“Io qui mi sono innamorata della mia bicicletta, della luce di ottobre, del paesaggio lunare a gennaio, del verde, della brutalità e di quella non bellezza accattivante che è difficile descrivere a parole. Tu vorresti da me una descrizione di quello che vedo, ma io posso offrirti solo quello che sento. Credo di essermi sentita finora io stessa uno spazio vuoto. Per la prima volta nella mia vita mi sto sentendo piena. E forse è un uso temporaneo quello che sto facendo di me, anche se il mio cuore riesce solo a pensare in termini definitivi.”
Erano due anni che
attendevo di poter leggere qualcosa di nuovo di Simona Sparaco, una delle
migliori scrittrice dell’attuale panorama letterario italiano.
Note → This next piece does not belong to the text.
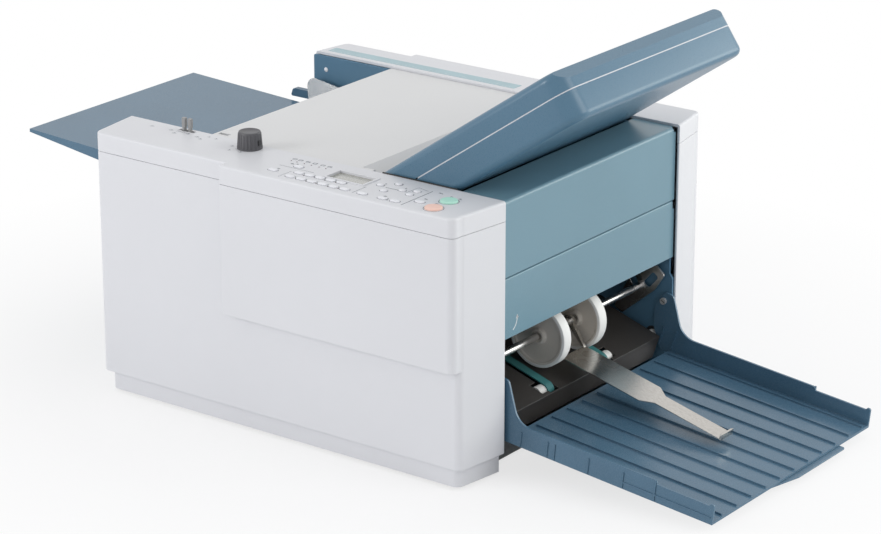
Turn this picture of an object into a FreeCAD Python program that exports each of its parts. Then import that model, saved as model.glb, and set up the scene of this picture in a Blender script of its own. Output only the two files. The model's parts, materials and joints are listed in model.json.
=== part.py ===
import FreeCAD, Part
import math
import os

# Desk paper folding machine, in millimetres.
# +X runs from the feed end to the delivery end, +Y from the operator's side to the rear, +Z up.
# The origin is on the surface the machine stands on, under the middle of its casing.

Vec = FreeCAD.Vector

# ---------------------------------------------------------------- casing
body_length = 516.0
body_width = 490.0
body_height = 319.0
foot_height = 4.0
front_depth = 83.0
rear_depth = 61.0
end_flare = 9.0
shell_wall = 3.0
cap_height = 23.0
cap_wall = 3.5
cap_edge = 3.0
corner_relief = 4.5
skirt_height = 23.5
skirt_inset = 7.0
front_setback = 12.0
rear_setback = 10.0
front_panel_length = 322.0
front_panel_bottom = 143.0
rear_panel_length = 416.0
corner_radius = 9.0

# ---------------------------------------------------------------- chassis
frame_wall = 3.0
sheet_wall = 2.0
fit_gap = 0.3
run_gap = 0.05
base_drop = 2.0
foot_radius = 14.0
stay_radius = 6.0
bush_wall = 4.0
bush_rim = 2.0

# ---------------------------------------------------------------- paper path
shaft_radius = 5.0
roller_radius = 15.0
gear_module = 1.7
gear_teeth = 18
gear_width = 7.0
paper_drop = 61.0
feed_roller_radius = 20.0
feed_roller_inset = 140.0
fold_roller_inset = 210.0
pulley_width = 7.0
belt_wall = 1.6

# ---------------------------------------------------------------- first fold plate
plate_angle = 34.5
plate_length = 273.0
plate_upper_depth = 24.0
plate_seam = 1.4
plate_lower_depth = 33.6
plate_start_inset = 158.0
plate_side_gap = 3.0
plate_corner = 24.0
plate_edge = 8.0
plate_wall = 2.5
mouth_depth = 8.0
mouth_reach = 35.0
stop_travel = 90.0

# ---------------------------------------------------------------- second fold plate
lower_plate_angle = 35.0
lower_plate_length = 235.0
lower_plate_wall = 1.5
lower_slot = 4.0

# ---------------------------------------------------------------- exit end
exit_face_out = 4.0
exit_step_height = 227.0
exit_opening_height = 157.5
flap_pin_radius = 2.0
deck_angle = 18.0
wheel_radius = 37.3
wheel_width = 14.5
wheel_offset = 36.0
tyre_depth = 3.6
wheel_shaft_radius = 4.5
wheel_shaft_inset = 38.3
wheel_shaft_height = 114.4
belt_offset = 55.0
belt_width = 13.5
idler_shoulder = 11.0
idler_radius = 8.0
drive_radius = 12.0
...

Le sue storie
sono sempre molto reali e forti e non c’è romanzo che non mi abbia
profondamente toccato.
Le mie aspettative erano
quindi piuttosto alte e posso ora dire che non sono state disattese.
“Nel silenzio delle
nostre parole” (DeA Planeta Libri, maggio 2019) nasce da fatti realmente
accaduti. Forse ricorderete l’incredibile incendio del 2017 nel quale la
Grenfell Tower di Londra fu completamente distrutta. Tra i tanti morti anche un
ragazzo ed una ragazza italiani.
Tale evento colpì Simona Sparaco (romana,
classe 1978, autrice, tra gli altri, di “Nessuno sa di noi” e “Equazione di un
amore”, entrambi per Giunti, “Sono cose da grandi”, Einaudi) che ha deciso di
ricreare nel suo romanzo corale le voci di alcune delle potenziali vittime.
La
città protagonista non è la capitale britannica ma la tedesca Berlino, con i
suoi incredibili musei, la storia, la musica ma soprattutto le vite di persone
che lì ci sono nate o che ci sono arrivate per altri motivi. Il plesso nel
quale i protagonisti vivono è un palazzo di quattro piani: Alice è italiana si
trova lì perché sta svolgendo il suo periodo di Erasmus, alla ricerca dell’arte
che ha imparato a conoscere grazie al padre, e si è innamorata del tedesco
Matthias; Bastien è invece il figlio di una signora che soffre del fatto di non
avergli mai raccontato alcuni fatti importanti e lui non trova il coraggio di
rivelare alla madre qualcosa che potrebbe sconvolgerla; Polina era una
talentuosa ballerina classica e ora che ha appena partorito non concepisce il
fatto che il suo corpo sia cambiato così tanto, si sente sola con quel bambino
che considera ancora estraneo; Hulya è una spettatrice esterna, le piace
osservare, riprendere le persone durante la loro quotidianità e pensa spesso a
Polina senza averglielo mai però confessato.
“Nel silenzio delle nostre parole”, poco più
di duecento pagine, è il vincitore del Premio DeA Planeta 2019, una vittoria
meritata per l’intensità della narrazione, per la particolarità e la maestria
nel delineare ogni singolo personaggio e per essere tanto brava nel farci
ascoltare i loro più reconditi pensieri.
Le storie sono tante e
differenti tra loro ma c’è un momento nel quale queste si avvicinano e
intrecciano e Simona Sparaco ci mostra come persone all’apparenza così
differenti tra loro possano invece rivelare affinità inaspettate.
“Hulya, invece, ai sogni non dà credito; le sembrano un’inutile fuga dalla realtà. Ha elaborato un metodo alternativo per negoziare con la vita: la riprende con il suo cellulare, dividendola in piccoli fotogrammi gestibili, poi la rimonta e la corregge, inserendo filtri, effetti e una colonna sonora.”
Vita e morte diventano
una cosa sola ma nonostante tutto è la prima a prevalere, facendo di questo
romanzo un vero e proprio inno alla vita, tra sogni, speranze ed esperienze
condivise che permangono nel tempo.
“Nel silenzio delle
nostre parole” esplicita ciò che troppo spesso, per diverse ragioni, omettiamo,
ripromettendoci di rimediare quando avremo trovato le parole e il momento
giusti, e il tempo passa, talvolta esaurendosi. Ci ricorda l’importanza delle
relazioni, tra genitori e figli, tra amici o semplicemente tra amici di casa e
ci insegna ad andare oltre le apparenze e le prime impressioni.
Se perciò avete voglia di
un libro nel quale perdervi e ritrovarvi, che vi racconti storie importanti,
difficili e felici, e vi faccia commuovere, allora questo è quello giusto.